Fresh insights into the challenges that face your business

The innovation blog

Fresh insights into the challenges that face your business

3D or not 3D?
To use an old political cliché, there is nothing as powerful as an idea whose time has come. And judging from the Economist’s latest cover story (http://www.economist.com/node/18114327), that time is now and that idea is 3D printing, hailed by the authoritative business magazine as “a manufacturing technology that will change the world”. The magazine even hails inkjet for performing “a multitude of printing roles” and possibly changing “the economics of making customised components”.

At Loughborough University, Dr Neil Hopkinson and his team have invented a high-speed sintering system which, the Economist says, uses “inkjet print heads to deposit infra-red absorbing ink on layers of polymer powder, which are fused into solid shapes with infra-red heating”. One of Hopkinson’s projects is to supply plastic buckles for a winter-sports equipment company.

The Economist is hardly a lone voice in predicting such a shift. Pira predicts healthy double-digit growth in the inkjet market between 2011 and 2015 and points out that “researchers are examining inkjet as a method of seeding artificial tissue engineering… inkjet is also being used to label and decorate pharmaceutical tablets and decorate confectionery and bakery products”.

Many of the opportunities created by these technological shifts will fall outside the remit of traditional wide-format printing. But the industry can ill afford to ignore a technology which could replace mass manufacturing and reduce the time to take a digital design from concept to production by 50-80%.

The ramifications are stupendous, varied and revolutionary. And now is a good time to start considering its affect on your business.


Where creativity fails innovation
Why does so much innovation get bogged down? Jeffrey Baumgartner, who runs Report 103, an innovation blog, says at the root of many failures to innovate is a misunderstanding of creativity: “We tend to see creativity being exerted mostly, if mot entirely, at the beginning of the process.” So the exciting new idea that emerged from the mother of all brainstorms may falter as it goes into production or is scrutinised by marketing. What needs to happen, Baumgartner argues (http://www.jpb.com/report103/archive.php?issue_no=20110202) is for companies to focus at the start of the process on the specific challenges a new idea may pose for different departments or stakeholders further down the line.

Success on a plate?

As frozen foods giant Findus is no longer synonymous with the slogan “Success on a plate”, TUK Systems looks to fill that niche, with the iCtPlate, a computer-to-plate solution for smaller print shops which starts at just £99 and uses polyester-based plate material and large-format Epson printers to create quality plates for short run printing. This approach isn’t revolutionary but TUK, an offshoot of the international distribution giant TechNova Imaging Systems, believes that iCtPlate can deliver a higher quality by exploiting Epson’s piezo crystal imaging.

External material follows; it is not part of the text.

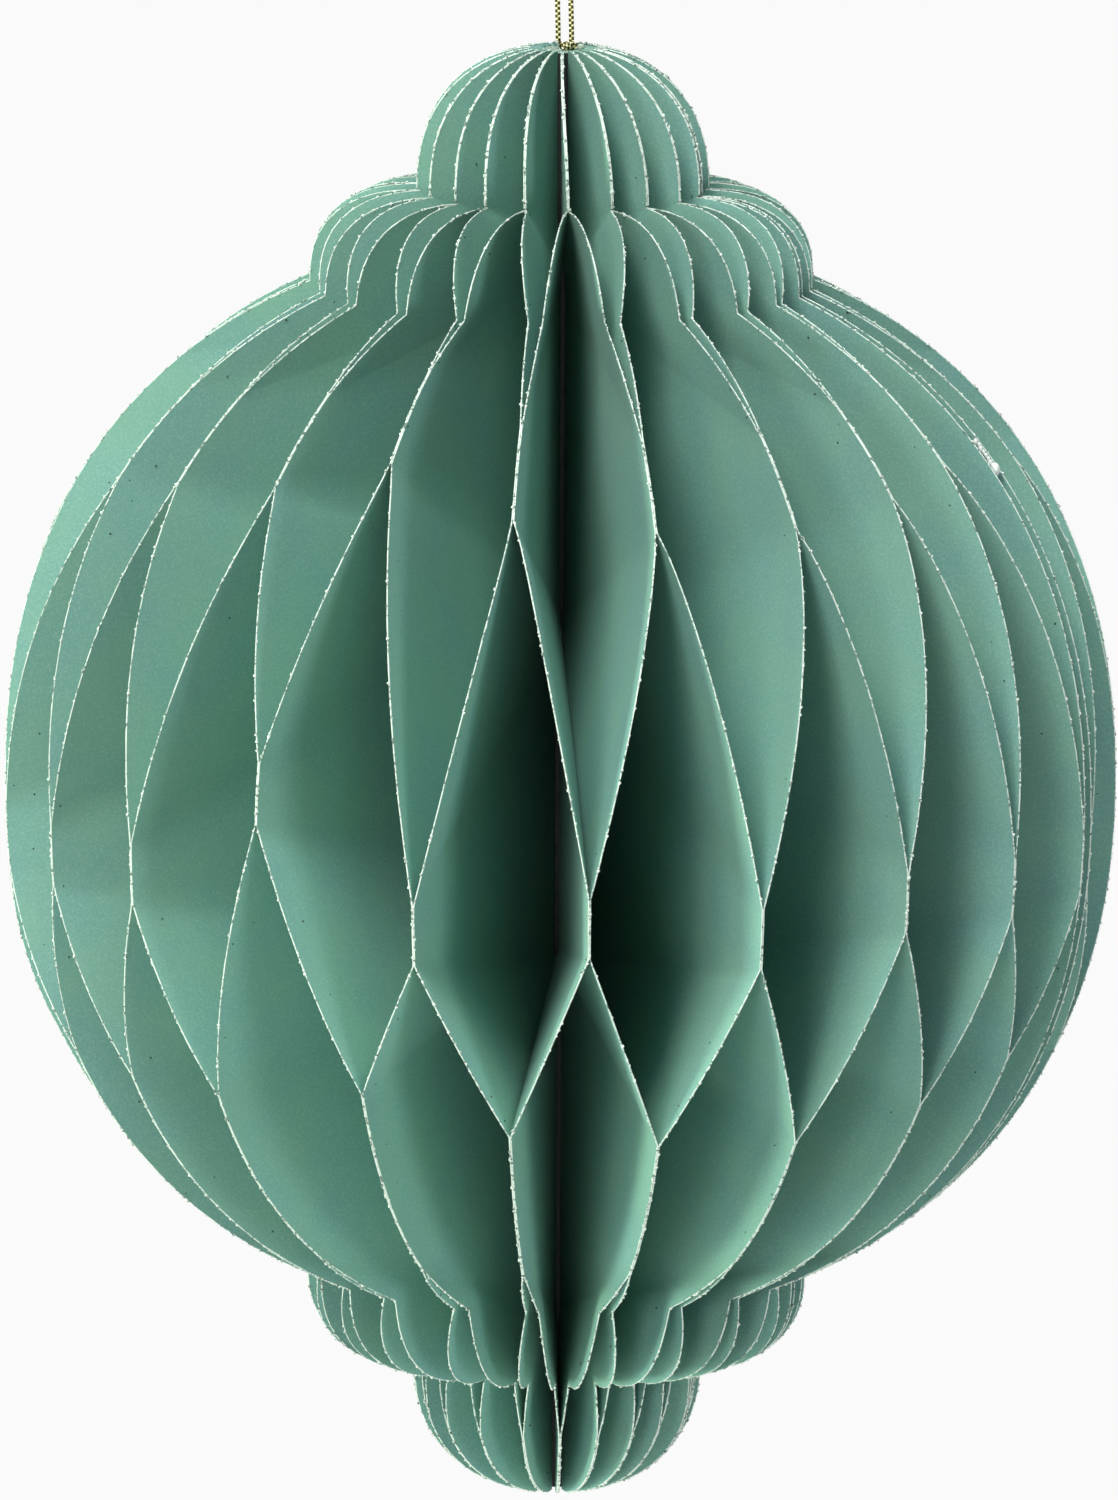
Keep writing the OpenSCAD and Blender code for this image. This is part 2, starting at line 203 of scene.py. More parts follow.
class OrnamentFinish(bpy.types.PropertyGroup):
    """Colours of the paper, the glitter and the cord, and the size of the glitter."""
    paper: tint("Paper", "Sage green of the card", "#82B29F")
    paper_cool: tint("Paper, cool", "Bluer patches in the card", "#7CADA4")
    fibre: tint("Fibre", "Pale fibres and pearl specks in the card", "#96BFB0")
    # Painted shade: near black on the spine's sides between the leaves, in place of the shade deep in the
    # cells
    painted_spine_shade: tint("Binding", "Glue-soaked inner edges of the leaves", "#18211E")
    glitter: tint("Glitter", "Lumps of silver-white glitter on the cut edges", "#E1E9DF")
    thin_glitter: tint("Thin glitter", "Thin coat of glitter all along the cut edges", "#DAE6DB")
    dull_glitter: tint("Dull glitter", "Glitter under the glue on the spine's top", "#A9B8A6")
    # Painted shade: stray grains coloured dark in place of grains that turn away from the light
    painted_shade_glitter: tint("Dark glitter", "Stray grains that turn away from the light", "#33463D")
    # Painted reflection: dark flakes in the glitter in place of flakes that mirror dark surroundings; on the
    # spine's cut ends the same colour is a random mottle
    dark_reflection_and_mottle: tint("Dark flake", "Flakes in the glitter that reflect the dark", "#6C8378")
    gold: tint("Gold", "Metallic film of the cord, on its flanks", "#A39C50")
    # Painted highlight: pale gold on the tops of the cord's loops
    painted_gold_highlight: tint("Bright gold", "Metallic film of the cord, on its loops", "#F6F2CE")
    # Dark thread between the loops, with painted shade in the dips where it shows
    thread_and_dip_shade: tint("Dark thread", "Thread between the gold loops", "#26240A")
    glue: tint("Glue", "White glue of the drop by the seam", "#F4F6F1")
    thick_glue: tint("Thick glue", "Duller lumps in that glue", "#DCE8E0")
    stitch: number("Stitch", "Length of a loop of the braided cord", 0.95, 0.5, 1.5)
    bead: number("Glitter band", "Width of the glitter along a cut edge", 0.26, 0.2, 0.8)
    grain: number("Grain", "Usual width of a glitter grain", 0.22, 0.1, 0.6)
    grains: number("Grains per mm", "Grains along each millimetre of edge", 0.9, 0.1, 3)
    lump_share: number("Lumps", "Share of the grains that are lumps three times as wide", 0.3, 0, 1)
    strays: number("Stray grains per mm", "Grains on the paper beside each millimetre of edge", 0.05, 0, 1)


class StageLook(bpy.types.PropertyGroup):
    """Floor, lights and camera of the picture."""
    floor_colour: tint("Floor", "Plain pale floor", "#FAFAFA")
    floor_drop: number("Floor", "Height of the floor under the loop, mm", 900, 800, 1500)
    left_light: number("Left light", "Power of the soft box low on the left, W", 18, 0, 100)
    key_light: number("Key light", "Power of the soft box high on the left, W", 17.5, 0, 100)
    front_light: number("Front light", "Power of the soft box beside the camera, W", 5, 0, 100)
    right_light: number("Right light", "Power of the soft box on the right, W", 6, 0, 100)
    top_light: number("Top light", "Power of the soft box overhead, W", 10.5, 0, 100)
    back_light: number("Back light", "Power of the soft box behind, W", 15, 0, 100)
    sky: number("Sky", "Level of the light from all around", 0.09, 0, 1)
    distance: number("Distance", "From the camera to the ball's middle, mm", 4700, 1000, 9000)
    elevation: number("Elevation", "Height of the camera over the horizon, degrees", 10.6, -90, 90)
    roll: number("Roll", "Turn of the camera about its view, degrees", 0.28, -5, 5)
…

Is your company the right shape?

Almost certainly not. Especially if your organisation is the same shape it has always been. In a Harvard Business Review Blog (http://blogs.hbr.org/corkindale/2011/02/the_importance_of_organization.html ) Gill Corkindale, an executive coach who was managing editor of the Financial Times, says even leaders at large companies shy away from wholesale organisational redesign, preferring to rethink their strategies and the way their companies operate “on the hoof” switching their focus from markets to products or competitors rather than looking at the big picture. All this piecemeal change can easily confuse, contradict what the rest of the business is doing and lead a company astray.

The power of clarity
The internet is littered with ‘advice’ blogs that are essentially self-promotional vehicles for the self-important. And from its title Jim’s Marketing Blog (http://jimsmarketingblog.com ) sounds like just such a vehicle. Too many management bloggers seem to write in the belief they can parlay their finite wisdom into a consultancy for IBM but Jim’s blogs offer much wisdom for small and medium sized businesses. One of Jim’s key messages is the need for clarity: “Many small business owners are fuzzy or vague when it comes to explaining what they do and why you should buy from them.”

The key, Jim suggests, is to answer three questions:

  • What is your service? Define it in clear, buzz-word free terms.
  • What is the value of your service to a client?
  • Why should they purchase that product or service from you in particular?


Sounds exceptionally obvious but revisiting these three questions every year may help you clarify your goals, strengths and weaknesses.